In South Africa, legislation requires that mine feeders have at least two sources of power. This is particularly important for shaft mining as they need to ensure that if one source of power fails, they still can hoist people to the surface. So, while there will still be reliance on the grid, a mine will also have a standby plant, running complementary to one another. A key opportunity for mines, however, is peak shaving. So, if you have the technology installed for full standby or complimentary power provision, why not run it in parallel to the grid to reduce your energy consumption during peak hours to further drive down costs? These standby or complimentary grids can comprise PV, thermal, and a battery storage solution, or different combinations of these, depending on client requirements.

Many mines also operate in remote locations, making it unrealistic and unfeasible to rely on the national grid. While it would be difficult to move completely off-grid, we recommend a hybrid solution that runs parallel to the grid, which would allow the mine to reduce energy consumption during peak rates.

Each solution can be tailored to meet the specific clients’ requirements and will already make a big difference in the cost of operations as it will reduce the cost of energy, while also paving the way for our clients to reduce their carbon emissions as the world moves towards cleaner energy fuel sources. This is also in line with Aggreko’s global commitment to reducing its carbon emissions and use of diesel fuel with customers by 50% by 2030 and achieving net-zero across its fleet by 2050.



As countries in West and Central Africa face a rising demand for power, fuelled by growing populations and industry, there is an opportunity to introduce an improved energy mix to aid them on their journeys to reduce carbon emissions. According to Kweku Frempong, recently appointed as Area General Manager for WACA at Aggreko, it is critical as countries look to increase their energy generation capacity to look at flexible commercial and technical solutions that incorporate a mix of thermal and renewable resources.

“As Aggreko we are leading the journey on transitioning to more eco friendly fuels to generate electricity,” he says. “As a global organisation we have already made a commitment to reduce our carbon emissions and use of diesel fuel with customers by 50% by 2030 and achieving net-zero across our fleet by 2050. We are also working closely with our partners to deliver flexible and cost-effective financing models for most of our customers as a sustainable financing model is a key ingredient in solving the energy issues in the region.”


Frempong adds that along with the move to using alternative fuel sources in the region, there is also an aggressive push for decentralised power on the continent, especially in remote areas with small populations where it is not cost-effective to connect them to the grid. “We have seen growth in micro and mini-grids in most parts of Africa and this is playing a critical role in ensuring energy security and supporting failing infrastructure.”

Countries like Cote d’Ivoire, Ghana and Nigeria have long faced long periods with no investment in the grid and transmission and distribution lines. “The lack of investment into the grids in these countries have led to a lot more power outages,” he says. “It is estimated that there is a 60% funding gap between the current demands and the funds available to bridge that gap.
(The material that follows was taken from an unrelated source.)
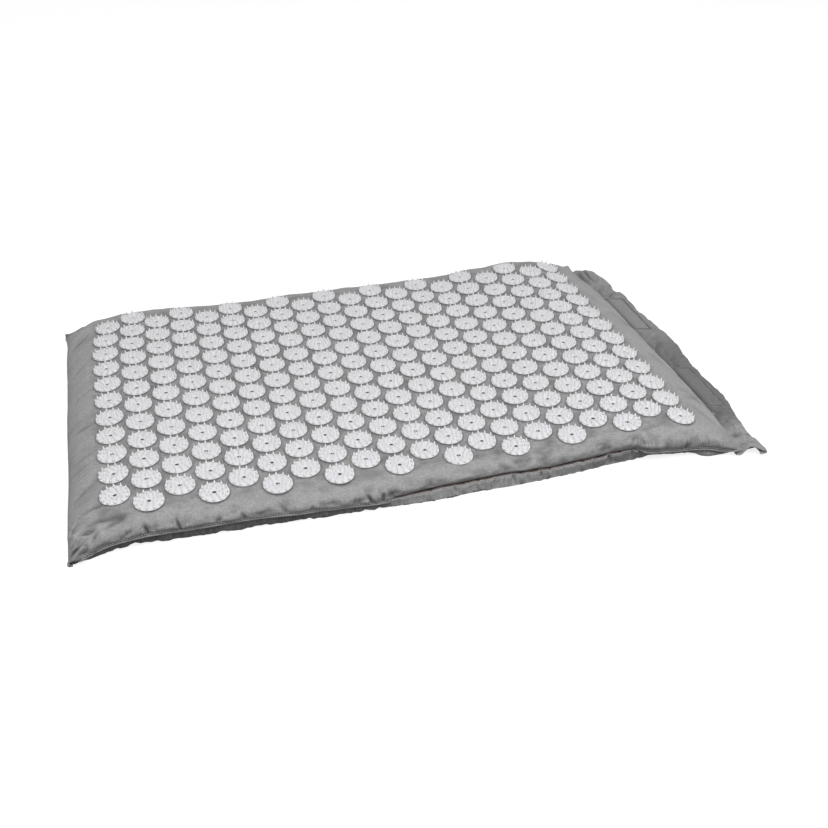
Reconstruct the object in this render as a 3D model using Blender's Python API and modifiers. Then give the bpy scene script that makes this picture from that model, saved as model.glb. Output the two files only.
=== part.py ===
"""Acupressure mat: a cotton cover with spike discs, a foam core, a closure flap and a front opening.

Metres, +Z up. The origin is on the floor under the middle of the disc field. +X runs along the mat
towards the closure flap, +Y towards the back. The discs stand on the top panel in hexagonal order.
"""

import math

import bmesh
import bpy
from mathutils import Matrix, Vector

# Disc field
PITCH = 0.0306
COLUMN_STEP = PITCH * math.sqrt(3) / 2
COLUMN_COUNT = 20
LONG_COLUMN_COUNT = 12

# Spike disc
DISC_DIAMETER = 0.0254
DISC_THICKNESS = 0.0015
DISC_HOLE = 0.003
DISC_SIDES = 18
HOLE_SIDES = 6
PLAIN_DISC_SIDES = 8
PLAIN_RING_SHARE = 0.9
PLAIN_MIDDLE_SHARE = 0.4
SPIKE_HEIGHT = 0.0035
SPIKE_BASE = 0.0022
SPIKE_SIDES = 3
SPIKE_RING_COUNTS = (12, 9, 6)
SPIKE_RING_SHARES = (0.87, 0.59, 0.34)
GOLDEN_TURN = math.pi * (3 - math.sqrt(5))

# Cover cloth and running clearance
CLOTH = 0.0012
GAP = 0.0003

# Margins from the outermost disc rims to the cover's edges
LEFT_MARGIN = 0.0285
RIGHT_MARGIN = 0.0315
FRONT_MARGIN = 0.010
BACK_MARGIN = 0.025

# Cover heights above the floor, and the widths over which its edges roll down
TOP_HEIGHT = 0.025
SEAM_HEIGHT = 0.015
LEFT_EDGE_HEIGHT = 0.0062
CREASE_HEIGHT = 0.014
HEM_DROP = 0.004
HEM_LAP = 0.003
HEM_CLEARANCE = 0.0007
LEFT_SHOULDER = 0.060
RIGHT_SHOULDER = 0.095
FRONT_SHOULDER = 0.014
BACK_SHOULDER = 0.022
SHOULDER_STEPS = 4
LOWER_ROUND = 0.004
ROUND_INSET_SHARES = (1, 0.35, 0, 0)
ROUND_HEIGHT_SHARES = (0, 0.12, 0.4, 1)
WALL_IN_SHARES = (0, 0.7, 1, 1)
WALL_UP_SHARES = (1, 0.7, 0, 0)

# Swells of the filling, as heights above the top and where they crest along the mat
LEFT_SWELL = 0.0036
LEFT_SWELL_PLACE_SHARE = 0.06
RIGHT_SWELL = 0.0090
RIGHT_SWELL_PLACE_SHARE = 0.895
SWELL_REACH = 0.155

# Corner ears of the cover
EAR_REACH = 0.009
EAR_RUN = 0.058

# Foam core, set back from the cover's edges
FOAM_LEFT_SETBACK = 0.018
FOAM_RIGHT_SETBACK = 0.008
FOAM_SIDE_SETBACK = 0.006
FOAM_ROUND = 0.010
FOAM_EDGE_SHARE = 0.55

# Closure at the right end: flap, patches and lower lip, stacked and sloping to the floor
FLAP_REACH = 0.039
FLAP_END_SHARE = 0.68
FLAP_BACK_INSET = 0.010
FLAP_SLOPE = math.radians(8.5)
FLAP_STEPS = 14
HINGE_CLEARANCE = 0.0015
HINGE_DROP = 0.0025
PATCH_LENGTH = 0.075
PATCH_WIDTH = 0.020
PATCH_THICKNESS = 0.0010
PATCH_CORNER = 0.002
PATCH_SETBACK = 0.004
PATCH_PLACE_SHARES = {"front": -0.46, "back": 0.36}

# Opening in the front seam, and the hemmed lip that stands in it
SLIT_START = -0.028
SLIT_LENGTH = 0.234
SLIT_GAPE = 0.0035
SLIT_FADE = 0.025
LIP_FOOT = 0.0022
LIP_STEPS = 36
LIP_WAVE = 0.0007
LIP_WAVE_COUNT = 9

# Overrun of every cutter past what it cuts
OVERRUN = 0.010

# Sizes worked out from the ones above
MIDDLE_COLUMN = (COLUMN_COUNT - 1) / 2
MIDDLE_ROW = (LONG_COLUMN_COUNT - 1) / 2
DISC_RADIUS = DISC_DIAMETER / 2
FIELD_X = MIDDLE_COLUMN * COLUMN_STEP + DISC_RADIUS
FIELD_Y = MIDDLE_ROW * PITCH + DISC_RADIUS
LEFT_X = -FIELD_X - LEFT_MARGIN
RIGHT_X = FIELD_X + RIGHT_MARGIN
FRONT_Y = -FIELD_Y - FRONT_MARGIN
BACK_Y = FIELD_Y + BACK_MARGIN
MIDDLE_Y = (FRONT_Y + BACK_Y) / 2
LAYER = CLOTH + GAP
WALL_INSET = CLOTH + HEM_CLEARANCE
PATCH_LAYER = PATCH_THICKNESS + GAP
SLIT_END = SLIT_START + SLIT_LENGTH
FLAP_FRONT_Y = FRONT_Y - EAR_REACH
FLAP_BACK_Y = BACK_Y - FLAP_BACK_INSET
FLAP_LENGTH = FLAP_BACK_Y - FLAP_FRONT_Y
HINGE = Vector((RIGHT_X + HINGE_CLEARANCE, (FLAP_FRONT_Y + FLAP_BACK_Y) / 2, CREASE_HEIGHT - HINGE_DROP))
LIP_HINGE_Y = FRONT_Y + WALL_INSET + CLOTH / 2
LIP_HINGE_Z = LIP_FOOT + CLOTH / 2
LIP_TOP = SEAM_HEIGHT - HEM_DROP
CLOSURE_LIP_X = RIGHT_X - WALL_INSET - CLOTH

# Materials
COTTON_GREY = (0.34, 0.34, 0.35)
COTTON_SHADE = (0.28, 0.28, 0.29)
DISC_WHITE = (0.80, 0.80, 0.84)
FOAM_CREAM = (0.82, 0.78, 0.66)
TAPE_GREY = (0.22, 0.22, 0.23)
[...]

I must add, however, that we are beginning to see changing economic models and structures with more countries moving to service and cost-reflective tariffs. Historically, we have lived with energy subsidies from government in most parts of Africa, but these cost-reflective tariffs will open up most of these economies for the much-needed funding that is required.”

Frempong says another noticeable trend is that of regulatory changes around decentralisation. “We are seeing a lot of economies moving to a willing seller, willing buyer model. We saw this recently in South Africa and Nigeria, where the countries have relaxed the traditional models of transmission and distribution to the consumer as well as to key sectors such as manufacturing and mining who have significant power needs. They can now also contract directly with independent power producers (IPPs) to meet their power demands, which in turn opens up these economies for private sector investment in the power sector.

He says that while it was anticipated that Africa would leapfrog into renewables, the transition has been modest to date. “Often where the demand is urgent, countries look for immediate solutions, which is often thermal. While there are strategies for the long-term transition to renewables, many countries remain focused on addressing the immediate need and this sometimes puts renewables on the backburner. There is, however, scope to move along this journey faster than anticipated. As more countries affirm their commitment to the 2020 ambitions and 2050 net zero emissions, we hope to see funding made available for large-scale hybrid projects. While we have already seen this happen in countries like Egypt and South Africa, there is still a need to rebalance between the immediate need for power for the population while also looking at the long-term solutions for renewables.”

“As Aggreko we have become more focused on long-term power solutions rather than temporary solutions,” concludes Frempong. “We are equipped with commercial and technical solutions, which can be used to alleviate the immediate pressures that countries are facing, while helping our clients transition to medium and long-term solutions to help them toward their long-term renewable goals,” he says.

“We are clear on our commitment to reduce our diesel footprint by 2030 and can work across industries including data centres, mining companies, manufacturers and those in the oil and gas sector to provide them solutions that incorporate other fuel sources to reduce their carbon footprint. We can assist with a variety of hybrid solutions incorporating flare to power and renewables to support the economies in the region as well as industry towards their long-term renewable goals as they seek to transition to cleaner and greener fuel sources.